The message might at first seem simple enough. A son chooses to leave home and live a “prodigal” life, one that’s extravagant, lavish and reckless. When the money runs out and the first son finds themselves destitute, they decide to return home. The father welcomes them back unconditionally. The lost is found, he was dead and is now alive again, the father says. There’s a big party to celebrate. That seems to be the end of the Prodigal Son Story.


But that’s not where Jesus stops. There’s more. It’s the Resentful Son Story. See, there was two sons and the other one stayed and worked. When the prodigal one returns home, no one bothers to go and tell him, out in the fields where he’s working. He finds out when he returns at the end of the day, exhausted. He’s hurt, resentful and angry. When the father tries to bring him in, he refuses. He tells his father he’s worked like a slave since the other’s been gone and won’t hear the father’s love and joy that his brother has returned. And that’s where Jesus ends it. There’s no indication what that son does now. We’re left to decide.
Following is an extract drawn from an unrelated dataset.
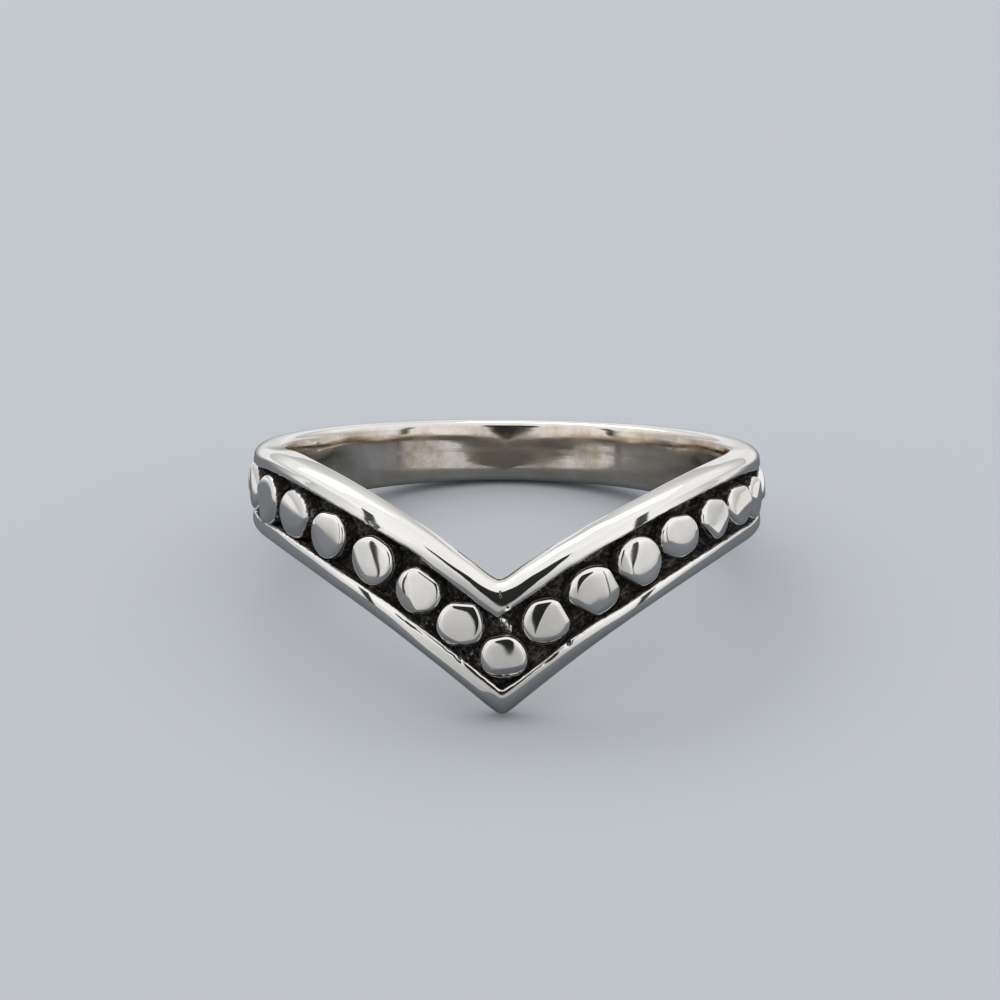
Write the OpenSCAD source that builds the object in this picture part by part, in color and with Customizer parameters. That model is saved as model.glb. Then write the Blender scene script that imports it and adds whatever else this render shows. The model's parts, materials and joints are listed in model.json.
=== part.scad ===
// Silver ring with a pointed front: two rails, a sunk channel and a row of flat beads, cast in one piece.
// Angles go round the finger hole from the point, which faces -Y, and are positive towards +X.

/* [Finger hole] */
// Diameter of the finger hole, 17.3 mm for US size 7
inner_d = 17.3; // [15:0.1:21]
// Rounding of the two inner edges
inner_round = 0.24; // [0.16:0.02:0.3]
// How far below the middle of the back the hole starts to widen, for comfort behind the point
ease_start = 2.7; // [2.6:0.05:3.4]
// Angle at which it widens from there
ease_angle = 0.6; // [0.3:0.1:1.5]

/* [Band] */
// Thickness from the finger hole to the top of the rails
band_t = 1.32; // [1.2:0.02:1.6]
// Half of the band's width at the point, measured across the band
front_half = 2; // [1.7:0.02:2.4]
// Half of the band's width at the back
back_half = 1.22; // [1:0.02:1.5]
// Width of the rounded outer corner on the rails at the point
rail_round = 0.52; // [0.3:0.02:0.6]
// Width of the rounded outer corner on the rails along the two arms
side_round = 0.74; // [0.6:0.02:0.78]
// Width of the rounded outer corner on the plain back
back_round = 0.86; // [0.6:0.02:0.95]
// Height of the rounded outer corners
round_h = 0.56; // [0.4:0.02:0.7]

/* [Point] */
// How far the bead row drops at the point
drop = 4.9; // [3:0.05:6]
// Angle at which the two arms run level
reach = 72; // [60:1:85]
// Angle over which the point is blunted
blunt = 1; // [0.4:0.1:2]

/* [Channel] */
// Depth of the channel below the top of the rails
channel_depth = 0.74; // [0.5:0.02:0.9]
// Share of the band's width that the channel takes
channel_share = 0.585; // [0.5:0.01:0.64]
// Angle at which the channel ends on each side
channel_end = 100; // [96:0.5:110]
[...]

But I think that’s why Jesus stops there. There’s more. Let’s call it the Unconditional Love Story. Both sons are offered love, each responding to it their own way. One goes, loses his way, but finds his way back. I would say that the other loses his way too. Was he just resentful of his brother when he said that he’d worked like a slave or was there more? Is it just his brother’s return or was that simply the climax of a life of feeling stuck and unappreciated? It’s complicated.


We don’t really know where any of these stories go next. Does the prodigal son stay and live well? What does the resentful son do? And how does the father embrace them both? What we do know is that Jesus tells these stories in a very real context: he’s been spending his time with the lost and broken, the sinners and “tax collectors” - all the wrong people, according to the temple authorities. And when he welcomes those lost and broken home, the temple authorities criticize and complain. They see Jesus flaunting the structures, rules and traditions they’re trying to uphold. All Jesus sees is love. 


I think that’s why Jesus leaves this story hanging. Jesus wants us to wrestle with it. Faced with the practicality of structure and societal norms on one hand and the extravagance of unconditional love on the other, where does the story go next?